Although stories are composed of three elements that include WHAT the feature is, WHO the feature is for, and WHY the feature is wanted, I always think about a fourth element to a story and that is the edge cases. Edge cases represent the boundary conditions of a story. This includes exceptions and error handling as well as alternate and secondary paths of execution.
Often, I’ll jot these edge cases down on the back of a story card as I think of them. They sometimes end up as unit tests that I used to drive the creation of exception handlers.
If I’m using an exception testing framework such as FIT or Cucumber or SpecFlow then these edge cases can be expressed as acceptance tests that I can use to drive the development of the feature. Edge cases include boundary conditions for all parameters, starting with an object’s constructor.
Objects should be instantiated in a stable, ready-to-use state that often involves passing dependencies into an object’s constructor or initialization method. Constructors should be short and simple. They should accept and validate their parameters and if one of the parameters that they depend on is invalid they should throw an exception in languages like Java or C# or C++.
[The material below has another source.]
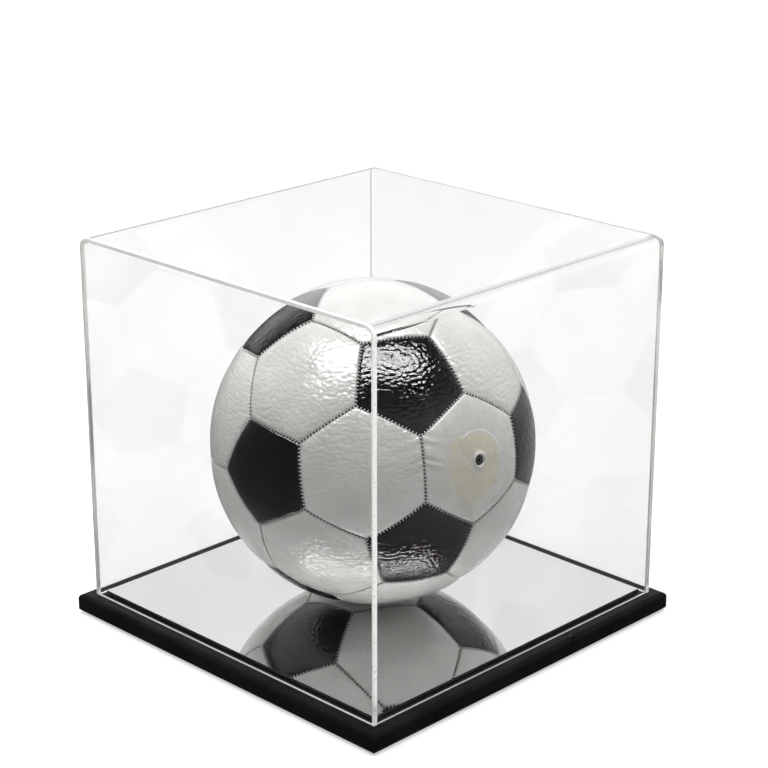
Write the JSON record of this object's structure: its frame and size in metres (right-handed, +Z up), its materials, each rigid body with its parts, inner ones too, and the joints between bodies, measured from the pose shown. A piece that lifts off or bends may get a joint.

When we’re writing unit tests for exceptions, we have to test two things. First, we have to test that the exception is thrown when it’s supposed to be thrown and this drives us to create the exception handler. Next, we have to test that the exception is not thrown when it’s not supposed to be thrown.
Edge cases help us drive the creation of exceptions and error handling and help make our systems more robust. Edge cases often hold core business rules that need to be expressed in the system and so they’re valuable to document.
But we can go overboard in specifying edge cases and so we want to only really focus on major edge cases in stories. We’re not trying to ferret out all the error conditions or do quality assurance at this point.
We’re simply trying to cover the major cases so that we can come up with a clear high-level definition of the behavior in the system. “The devil is in the details,” as they say. Very often the details are in the edge cases. Capturing them can help us define significant aspects of our systems.